China’s economic indicators China’s debt vs GDP

 

Tang Yao, associate professor of applied economics at Peking University, says this policy reset is needed, because slower growth would make debt even more difficult to service.

“They’ve by-and-large made peace with the fact that the debt-to-GDP ratio is going to rise further,” said Christopher Beddor, deputy China research director at Gavekal Dragonomics, adding that this was no longer “a binding constraint.”

It’s unclear how much monetary easing the central bank could deploy and how much more debt the finance ministry could issue next year. But analysts say that works in Beijing’s favour.

US President-elect Donald Trump returns to the White House in January, after a campaign in which he vowed to impose tariffs in excess of 60% on US imports of Chinese goods.

China has signalled through state media that it’s opposed to a trade war, but Trump and his choice of trade advisers suggest he is likely to act on his campaign promises.

The timing and the ultimate level of the levies, which a Reuters poll last month predicted at nearly 40% initially, will determine Beijing’s response.

 

Budget deficit of 4% possible

“They are willing to do ‘whatever it takes’ to achieve the GDP target,” said Larry Hu, chief China economist at Macquarie.

“But they will do so in a reactive way,” Hu said. “How much they will do in 2025 will depend on two things: their GDP target and the new US tariffs.”

Next year’s 2025 growth, budget deficit and other targets will be discussed – but not announced – in coming days at an annual meeting of Communist Party leaders, known as the Central Economic Work Conference (CEWC).

Reuters reported last month that most government advisers recommend that Beijing should maintain a growth target of around 5%, even though that pace seemed difficult to reach throughout this year.

The tone of the Politburo statement suggests that China won’t lower its growth ambitions for 2025, says Zong Liang, chief researcher at state-owned Bank of China.
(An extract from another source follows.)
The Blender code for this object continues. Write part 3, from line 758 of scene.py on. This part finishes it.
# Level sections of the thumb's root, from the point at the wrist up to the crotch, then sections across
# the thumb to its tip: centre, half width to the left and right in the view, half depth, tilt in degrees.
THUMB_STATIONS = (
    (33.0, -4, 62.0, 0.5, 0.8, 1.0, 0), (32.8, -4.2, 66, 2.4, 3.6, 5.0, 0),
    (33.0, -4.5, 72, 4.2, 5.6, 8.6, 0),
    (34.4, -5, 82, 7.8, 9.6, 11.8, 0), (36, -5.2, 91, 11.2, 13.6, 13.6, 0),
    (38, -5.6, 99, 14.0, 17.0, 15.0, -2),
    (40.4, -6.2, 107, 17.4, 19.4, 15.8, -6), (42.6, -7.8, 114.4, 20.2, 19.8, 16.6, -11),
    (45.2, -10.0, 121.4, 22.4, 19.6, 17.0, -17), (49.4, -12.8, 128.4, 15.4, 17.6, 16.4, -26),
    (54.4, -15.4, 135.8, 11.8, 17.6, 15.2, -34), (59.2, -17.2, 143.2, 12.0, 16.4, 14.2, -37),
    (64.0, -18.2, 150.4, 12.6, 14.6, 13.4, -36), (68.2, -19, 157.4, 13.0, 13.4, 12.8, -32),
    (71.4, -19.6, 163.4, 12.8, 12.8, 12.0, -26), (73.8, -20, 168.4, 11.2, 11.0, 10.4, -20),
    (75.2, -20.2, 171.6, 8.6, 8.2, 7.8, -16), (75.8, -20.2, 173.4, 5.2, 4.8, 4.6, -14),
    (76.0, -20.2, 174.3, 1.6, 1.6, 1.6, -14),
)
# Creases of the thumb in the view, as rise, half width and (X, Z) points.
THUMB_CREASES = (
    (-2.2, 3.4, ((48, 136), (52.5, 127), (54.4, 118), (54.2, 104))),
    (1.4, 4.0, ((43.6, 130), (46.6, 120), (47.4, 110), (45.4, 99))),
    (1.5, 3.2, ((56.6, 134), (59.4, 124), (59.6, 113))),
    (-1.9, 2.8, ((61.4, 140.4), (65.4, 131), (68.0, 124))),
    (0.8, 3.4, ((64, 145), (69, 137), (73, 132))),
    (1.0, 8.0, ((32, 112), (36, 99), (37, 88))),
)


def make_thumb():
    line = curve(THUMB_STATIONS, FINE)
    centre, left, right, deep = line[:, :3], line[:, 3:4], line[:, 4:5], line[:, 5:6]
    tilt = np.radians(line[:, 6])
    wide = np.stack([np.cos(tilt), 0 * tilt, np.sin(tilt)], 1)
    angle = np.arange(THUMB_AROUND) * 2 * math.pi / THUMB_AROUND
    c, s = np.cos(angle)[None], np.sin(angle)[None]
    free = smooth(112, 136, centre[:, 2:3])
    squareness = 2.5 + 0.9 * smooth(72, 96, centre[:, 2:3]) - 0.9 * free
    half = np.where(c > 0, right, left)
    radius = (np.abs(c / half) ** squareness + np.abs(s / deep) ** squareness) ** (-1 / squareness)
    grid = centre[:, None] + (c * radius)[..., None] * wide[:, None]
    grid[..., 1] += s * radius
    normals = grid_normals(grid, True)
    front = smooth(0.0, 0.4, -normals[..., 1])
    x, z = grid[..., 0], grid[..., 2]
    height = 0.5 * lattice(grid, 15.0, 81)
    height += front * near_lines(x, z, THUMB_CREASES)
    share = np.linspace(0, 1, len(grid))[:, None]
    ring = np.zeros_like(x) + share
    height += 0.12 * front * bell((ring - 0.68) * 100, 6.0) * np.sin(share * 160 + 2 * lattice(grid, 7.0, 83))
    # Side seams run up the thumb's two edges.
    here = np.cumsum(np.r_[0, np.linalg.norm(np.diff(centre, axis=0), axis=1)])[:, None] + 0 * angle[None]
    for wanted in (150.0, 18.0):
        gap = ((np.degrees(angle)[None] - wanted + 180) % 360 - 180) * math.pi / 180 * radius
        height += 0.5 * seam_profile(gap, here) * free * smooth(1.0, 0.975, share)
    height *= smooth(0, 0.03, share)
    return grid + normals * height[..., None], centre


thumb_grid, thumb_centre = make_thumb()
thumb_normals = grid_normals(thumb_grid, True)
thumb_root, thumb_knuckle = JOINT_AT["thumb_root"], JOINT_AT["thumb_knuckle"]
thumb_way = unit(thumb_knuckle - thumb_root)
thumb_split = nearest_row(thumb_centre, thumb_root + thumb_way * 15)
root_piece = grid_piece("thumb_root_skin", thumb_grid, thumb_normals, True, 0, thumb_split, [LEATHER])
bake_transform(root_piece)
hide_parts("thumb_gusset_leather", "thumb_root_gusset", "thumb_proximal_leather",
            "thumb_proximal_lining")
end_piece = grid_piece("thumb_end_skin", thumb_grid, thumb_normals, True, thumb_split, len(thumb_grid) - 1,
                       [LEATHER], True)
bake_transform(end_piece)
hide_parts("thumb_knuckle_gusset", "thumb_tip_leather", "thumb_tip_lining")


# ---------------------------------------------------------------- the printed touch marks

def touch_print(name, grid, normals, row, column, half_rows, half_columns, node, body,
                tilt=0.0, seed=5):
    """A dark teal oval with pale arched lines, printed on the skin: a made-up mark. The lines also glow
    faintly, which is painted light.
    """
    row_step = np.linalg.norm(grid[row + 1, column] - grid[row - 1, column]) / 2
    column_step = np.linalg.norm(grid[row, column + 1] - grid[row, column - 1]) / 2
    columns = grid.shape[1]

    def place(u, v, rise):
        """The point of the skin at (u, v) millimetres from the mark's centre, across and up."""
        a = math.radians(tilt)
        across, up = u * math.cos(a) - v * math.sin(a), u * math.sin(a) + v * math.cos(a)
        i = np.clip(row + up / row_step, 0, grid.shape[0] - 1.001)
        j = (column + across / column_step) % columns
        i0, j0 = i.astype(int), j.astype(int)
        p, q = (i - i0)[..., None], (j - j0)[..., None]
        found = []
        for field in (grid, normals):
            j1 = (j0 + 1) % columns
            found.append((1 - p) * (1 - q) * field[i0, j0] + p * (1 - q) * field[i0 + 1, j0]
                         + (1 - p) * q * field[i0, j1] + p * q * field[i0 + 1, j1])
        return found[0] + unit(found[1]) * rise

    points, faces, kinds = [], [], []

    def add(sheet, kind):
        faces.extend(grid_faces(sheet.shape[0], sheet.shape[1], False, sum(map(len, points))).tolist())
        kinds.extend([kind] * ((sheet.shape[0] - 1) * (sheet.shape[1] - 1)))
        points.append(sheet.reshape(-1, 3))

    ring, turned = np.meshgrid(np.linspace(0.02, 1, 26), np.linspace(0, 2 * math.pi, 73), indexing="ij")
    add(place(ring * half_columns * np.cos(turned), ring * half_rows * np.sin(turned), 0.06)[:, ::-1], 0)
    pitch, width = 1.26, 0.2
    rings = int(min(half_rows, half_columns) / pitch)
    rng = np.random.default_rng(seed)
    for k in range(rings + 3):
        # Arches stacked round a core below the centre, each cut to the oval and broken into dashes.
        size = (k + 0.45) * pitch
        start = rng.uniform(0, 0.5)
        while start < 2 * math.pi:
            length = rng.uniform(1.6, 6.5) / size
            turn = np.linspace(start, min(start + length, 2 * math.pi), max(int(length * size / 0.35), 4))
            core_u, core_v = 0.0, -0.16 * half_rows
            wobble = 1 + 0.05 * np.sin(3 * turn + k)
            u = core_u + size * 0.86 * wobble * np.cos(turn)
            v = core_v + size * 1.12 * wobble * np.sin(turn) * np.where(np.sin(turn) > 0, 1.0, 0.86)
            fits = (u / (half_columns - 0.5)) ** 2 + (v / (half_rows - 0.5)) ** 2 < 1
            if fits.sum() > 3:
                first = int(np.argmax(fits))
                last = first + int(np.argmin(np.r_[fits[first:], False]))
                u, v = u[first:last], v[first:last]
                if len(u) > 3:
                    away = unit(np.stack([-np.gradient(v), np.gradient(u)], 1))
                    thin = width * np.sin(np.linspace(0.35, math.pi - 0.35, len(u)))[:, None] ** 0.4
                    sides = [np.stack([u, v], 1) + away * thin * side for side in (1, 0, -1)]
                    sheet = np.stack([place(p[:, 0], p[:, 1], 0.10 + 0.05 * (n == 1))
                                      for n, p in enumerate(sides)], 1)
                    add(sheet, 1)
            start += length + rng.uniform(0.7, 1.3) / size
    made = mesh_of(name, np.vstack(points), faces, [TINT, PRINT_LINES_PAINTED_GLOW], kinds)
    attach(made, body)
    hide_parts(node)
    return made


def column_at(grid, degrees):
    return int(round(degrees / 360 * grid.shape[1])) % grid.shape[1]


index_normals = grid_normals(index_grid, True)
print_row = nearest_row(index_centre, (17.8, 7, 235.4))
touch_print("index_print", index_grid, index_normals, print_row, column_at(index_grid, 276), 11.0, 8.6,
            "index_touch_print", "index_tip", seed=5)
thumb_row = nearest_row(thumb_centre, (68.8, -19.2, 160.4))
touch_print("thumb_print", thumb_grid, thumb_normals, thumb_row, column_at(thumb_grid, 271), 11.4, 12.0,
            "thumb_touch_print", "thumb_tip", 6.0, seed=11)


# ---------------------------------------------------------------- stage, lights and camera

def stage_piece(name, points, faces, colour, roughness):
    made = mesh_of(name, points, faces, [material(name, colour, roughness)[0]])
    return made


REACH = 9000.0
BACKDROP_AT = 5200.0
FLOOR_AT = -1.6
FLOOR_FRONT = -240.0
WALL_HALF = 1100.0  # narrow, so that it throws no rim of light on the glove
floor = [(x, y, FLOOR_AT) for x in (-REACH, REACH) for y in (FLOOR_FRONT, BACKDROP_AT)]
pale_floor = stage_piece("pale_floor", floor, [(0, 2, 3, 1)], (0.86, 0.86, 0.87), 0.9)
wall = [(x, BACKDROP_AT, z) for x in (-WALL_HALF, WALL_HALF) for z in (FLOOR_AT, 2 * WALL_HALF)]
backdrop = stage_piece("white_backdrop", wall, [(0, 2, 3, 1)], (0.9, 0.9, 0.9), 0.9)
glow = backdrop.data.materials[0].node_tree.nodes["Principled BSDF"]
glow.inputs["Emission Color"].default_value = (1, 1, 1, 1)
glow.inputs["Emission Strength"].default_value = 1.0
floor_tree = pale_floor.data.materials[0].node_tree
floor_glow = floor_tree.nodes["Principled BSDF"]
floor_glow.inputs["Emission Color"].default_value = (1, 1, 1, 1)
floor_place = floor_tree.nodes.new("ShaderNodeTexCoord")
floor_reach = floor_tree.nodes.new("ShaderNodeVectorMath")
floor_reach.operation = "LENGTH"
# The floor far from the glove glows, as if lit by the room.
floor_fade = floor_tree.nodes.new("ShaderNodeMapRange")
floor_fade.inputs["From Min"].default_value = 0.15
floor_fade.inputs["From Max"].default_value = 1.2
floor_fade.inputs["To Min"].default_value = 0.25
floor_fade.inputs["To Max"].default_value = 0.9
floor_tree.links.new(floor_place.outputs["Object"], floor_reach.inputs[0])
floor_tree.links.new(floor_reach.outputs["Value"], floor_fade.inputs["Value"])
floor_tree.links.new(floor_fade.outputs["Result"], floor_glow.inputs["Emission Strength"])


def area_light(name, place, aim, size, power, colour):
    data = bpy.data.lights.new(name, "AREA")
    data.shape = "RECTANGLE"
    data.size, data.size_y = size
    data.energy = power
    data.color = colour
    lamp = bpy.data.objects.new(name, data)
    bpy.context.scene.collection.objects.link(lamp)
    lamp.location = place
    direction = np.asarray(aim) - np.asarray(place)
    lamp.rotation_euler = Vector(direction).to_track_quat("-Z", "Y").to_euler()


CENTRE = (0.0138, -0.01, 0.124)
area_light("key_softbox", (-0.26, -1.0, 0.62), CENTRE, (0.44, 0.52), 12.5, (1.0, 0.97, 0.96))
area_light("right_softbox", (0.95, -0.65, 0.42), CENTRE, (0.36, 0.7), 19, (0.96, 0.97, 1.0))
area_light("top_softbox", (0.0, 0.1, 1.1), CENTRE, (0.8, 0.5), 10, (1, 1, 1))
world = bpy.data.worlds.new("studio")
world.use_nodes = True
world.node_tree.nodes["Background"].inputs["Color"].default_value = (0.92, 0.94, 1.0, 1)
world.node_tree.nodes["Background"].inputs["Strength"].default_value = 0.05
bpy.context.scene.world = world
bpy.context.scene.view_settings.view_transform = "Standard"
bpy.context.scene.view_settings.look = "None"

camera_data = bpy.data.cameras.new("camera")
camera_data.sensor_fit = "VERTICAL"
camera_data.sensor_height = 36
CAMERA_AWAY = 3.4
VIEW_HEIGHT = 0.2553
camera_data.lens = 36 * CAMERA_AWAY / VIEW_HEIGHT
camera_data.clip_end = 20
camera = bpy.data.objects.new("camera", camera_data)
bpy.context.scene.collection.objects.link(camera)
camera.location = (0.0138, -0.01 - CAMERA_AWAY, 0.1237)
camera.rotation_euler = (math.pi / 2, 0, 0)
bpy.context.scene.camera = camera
But it also suggests that China is likely to set an initial budget deficit target of around 4%, its highest ever.

“Beijing may want to use the ‘around 5.0%’ growth target to show that it won’t cave to Trump’s threatened 60% tariff and other restrictive measures imposed on China,” said Ting Lu, chief China economist at Nomura, who also expects a 4% fiscal deficit, up from 3% in 2024.

A one percentage point increase in the deficit amounts to additional stimulus of about 1.3 trillion yuan ($179.4 billion), but China can add to that if needed by issuing off-budget special bonds or allowing local governments to do so.
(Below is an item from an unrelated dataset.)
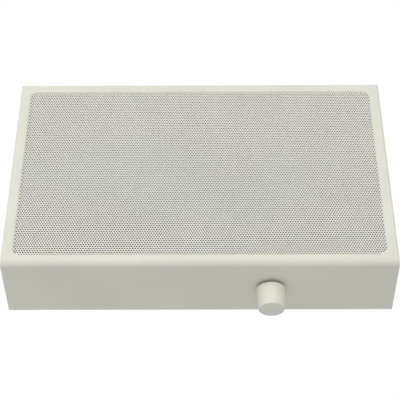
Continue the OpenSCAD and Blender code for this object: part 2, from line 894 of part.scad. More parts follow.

Beijing is expected to gradually take on greater fiscal responsibility as local municipalities are too deep in debt.

 

The IMF projects a steep rise in China’s government-sector debt.

 

‘Unconventional adjustments’ seen to lift consumption

China is facing strong deflationary pressures as consumers feel less wealthy due to a prolonged property crisis and minimal social welfare. Low household demand is a key risk to growth.

In an apparent nod to this risk, the Politburo pledged “unconventional counter-cyclical adjustments” and to “greatly boost consumption.”

The new wording suggests the composition of stimulus “will likely differ substantially from past cycles, with more focus on consumption, high-tech manufacturing, and risk containment rather than traditional infrastructure and property investment,” Goldman Sachs analysts said in a note.

Morgan Stanley also read the statement as suggesting that elevating consumption will be “the No-1 key task for 2025,” but warned that “implementation remains uncertain.”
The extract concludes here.